What I think Auburn should do: I’m not in the panic-button corner for Auburn’s offensive line situation. There is plenty of talent to go around on the offensive front right now and could realistically see eight players cracking the rotation in 2018 — nine if a grad transfer comes.
In fact, I didn’t subscribe to the theory that Auburn “failed” at offensive line in the 2018 class. Irvin adds immediate center depth. Stutts is going to be the hidden gem from last cycle. Sure, there were misses, but the immediate need for offensive linemen truly wasn’t there, plus none of the offensive tackle options were Day 1 types.
Still, a big class on the offensive line class makes sense to me.
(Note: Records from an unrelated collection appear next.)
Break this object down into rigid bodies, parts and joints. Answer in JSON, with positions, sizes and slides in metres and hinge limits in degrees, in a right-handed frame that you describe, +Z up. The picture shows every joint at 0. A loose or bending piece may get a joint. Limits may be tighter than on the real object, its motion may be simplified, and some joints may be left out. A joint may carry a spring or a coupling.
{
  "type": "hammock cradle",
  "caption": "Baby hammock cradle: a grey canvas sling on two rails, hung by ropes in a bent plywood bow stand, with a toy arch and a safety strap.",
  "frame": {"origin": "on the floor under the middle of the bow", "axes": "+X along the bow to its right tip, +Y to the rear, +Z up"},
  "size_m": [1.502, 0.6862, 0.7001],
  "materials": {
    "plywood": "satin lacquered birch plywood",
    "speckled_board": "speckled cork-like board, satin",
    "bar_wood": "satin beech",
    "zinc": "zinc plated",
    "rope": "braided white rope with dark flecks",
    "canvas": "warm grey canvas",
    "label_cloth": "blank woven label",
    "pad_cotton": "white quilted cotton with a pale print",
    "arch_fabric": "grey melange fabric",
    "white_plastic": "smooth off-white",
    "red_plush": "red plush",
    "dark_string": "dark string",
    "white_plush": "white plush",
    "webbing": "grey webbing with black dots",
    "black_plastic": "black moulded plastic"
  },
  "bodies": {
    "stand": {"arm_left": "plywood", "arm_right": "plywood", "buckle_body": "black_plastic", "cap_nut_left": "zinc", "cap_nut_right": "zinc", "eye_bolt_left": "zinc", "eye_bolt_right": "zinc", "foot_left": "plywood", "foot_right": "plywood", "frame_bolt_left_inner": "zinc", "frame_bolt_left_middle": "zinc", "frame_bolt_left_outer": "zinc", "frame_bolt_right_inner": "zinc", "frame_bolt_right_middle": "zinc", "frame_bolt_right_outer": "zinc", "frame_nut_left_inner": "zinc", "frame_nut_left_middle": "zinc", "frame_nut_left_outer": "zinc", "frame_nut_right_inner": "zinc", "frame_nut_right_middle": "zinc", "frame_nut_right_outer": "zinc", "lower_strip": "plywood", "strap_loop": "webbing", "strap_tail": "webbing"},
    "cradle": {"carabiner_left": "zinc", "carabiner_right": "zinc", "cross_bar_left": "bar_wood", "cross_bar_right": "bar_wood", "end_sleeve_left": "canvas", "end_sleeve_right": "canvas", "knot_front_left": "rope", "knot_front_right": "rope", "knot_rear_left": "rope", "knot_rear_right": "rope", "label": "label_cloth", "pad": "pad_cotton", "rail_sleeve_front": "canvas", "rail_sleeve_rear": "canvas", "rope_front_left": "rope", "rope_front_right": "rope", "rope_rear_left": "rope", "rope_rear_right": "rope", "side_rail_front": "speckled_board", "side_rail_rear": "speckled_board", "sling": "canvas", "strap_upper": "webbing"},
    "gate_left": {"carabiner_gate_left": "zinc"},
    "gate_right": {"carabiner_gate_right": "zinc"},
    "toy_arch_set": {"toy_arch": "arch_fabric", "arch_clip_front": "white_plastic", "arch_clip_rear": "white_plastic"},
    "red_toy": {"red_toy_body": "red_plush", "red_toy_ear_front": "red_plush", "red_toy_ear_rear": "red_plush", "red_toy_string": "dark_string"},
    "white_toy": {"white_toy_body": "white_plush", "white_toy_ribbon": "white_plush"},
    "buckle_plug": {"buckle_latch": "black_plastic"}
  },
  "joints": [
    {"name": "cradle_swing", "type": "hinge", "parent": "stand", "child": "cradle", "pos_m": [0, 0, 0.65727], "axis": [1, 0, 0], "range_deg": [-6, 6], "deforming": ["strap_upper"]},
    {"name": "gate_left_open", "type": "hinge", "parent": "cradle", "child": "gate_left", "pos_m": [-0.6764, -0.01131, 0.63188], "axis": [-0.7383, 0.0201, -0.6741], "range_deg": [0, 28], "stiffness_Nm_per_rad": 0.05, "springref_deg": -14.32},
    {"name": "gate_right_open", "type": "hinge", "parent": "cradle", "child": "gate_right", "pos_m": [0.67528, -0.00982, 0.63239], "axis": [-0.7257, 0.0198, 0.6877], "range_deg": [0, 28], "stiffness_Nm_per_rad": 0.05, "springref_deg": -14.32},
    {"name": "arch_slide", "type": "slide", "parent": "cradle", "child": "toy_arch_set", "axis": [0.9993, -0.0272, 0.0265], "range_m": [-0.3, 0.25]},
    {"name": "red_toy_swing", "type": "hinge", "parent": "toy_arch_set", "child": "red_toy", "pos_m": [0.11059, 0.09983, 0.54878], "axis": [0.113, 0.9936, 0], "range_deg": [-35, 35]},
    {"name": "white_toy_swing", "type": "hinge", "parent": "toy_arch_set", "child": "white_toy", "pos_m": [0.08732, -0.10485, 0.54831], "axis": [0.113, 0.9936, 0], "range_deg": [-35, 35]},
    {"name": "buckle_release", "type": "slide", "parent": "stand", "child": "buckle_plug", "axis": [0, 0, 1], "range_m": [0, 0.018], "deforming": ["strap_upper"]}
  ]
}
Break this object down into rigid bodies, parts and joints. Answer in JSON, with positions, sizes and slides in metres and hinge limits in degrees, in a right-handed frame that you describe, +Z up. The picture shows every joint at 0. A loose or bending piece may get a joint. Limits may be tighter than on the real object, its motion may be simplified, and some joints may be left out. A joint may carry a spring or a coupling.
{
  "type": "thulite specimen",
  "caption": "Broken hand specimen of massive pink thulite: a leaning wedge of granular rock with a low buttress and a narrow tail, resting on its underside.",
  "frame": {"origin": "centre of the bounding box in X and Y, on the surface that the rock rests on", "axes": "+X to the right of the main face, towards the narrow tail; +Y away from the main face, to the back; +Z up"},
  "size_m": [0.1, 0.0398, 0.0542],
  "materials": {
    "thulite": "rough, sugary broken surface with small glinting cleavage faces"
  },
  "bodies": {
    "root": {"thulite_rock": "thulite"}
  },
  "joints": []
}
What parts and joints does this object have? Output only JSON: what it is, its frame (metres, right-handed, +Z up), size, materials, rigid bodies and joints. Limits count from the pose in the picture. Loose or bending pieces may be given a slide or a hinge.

There are 13 scholarship offensive linemen on the roster. I think it’s always smart to run with 15 because it allows a three-deep offensive line chart, which is great for depth purposes. There will be little to no offensive line turnover after the 2018 season, but a few transfers could happen depending on how reps shake out this spring and fall.
On top of that, the turnover following the 2019 season will be large, so getting guys in the 2019 class would be more beneficial than loading up in 2020. For that reason, I’d take three interior linemen and three tackles for a class-wide six offensive linemen. It’d be a big class, but it’d be worth it in the long run.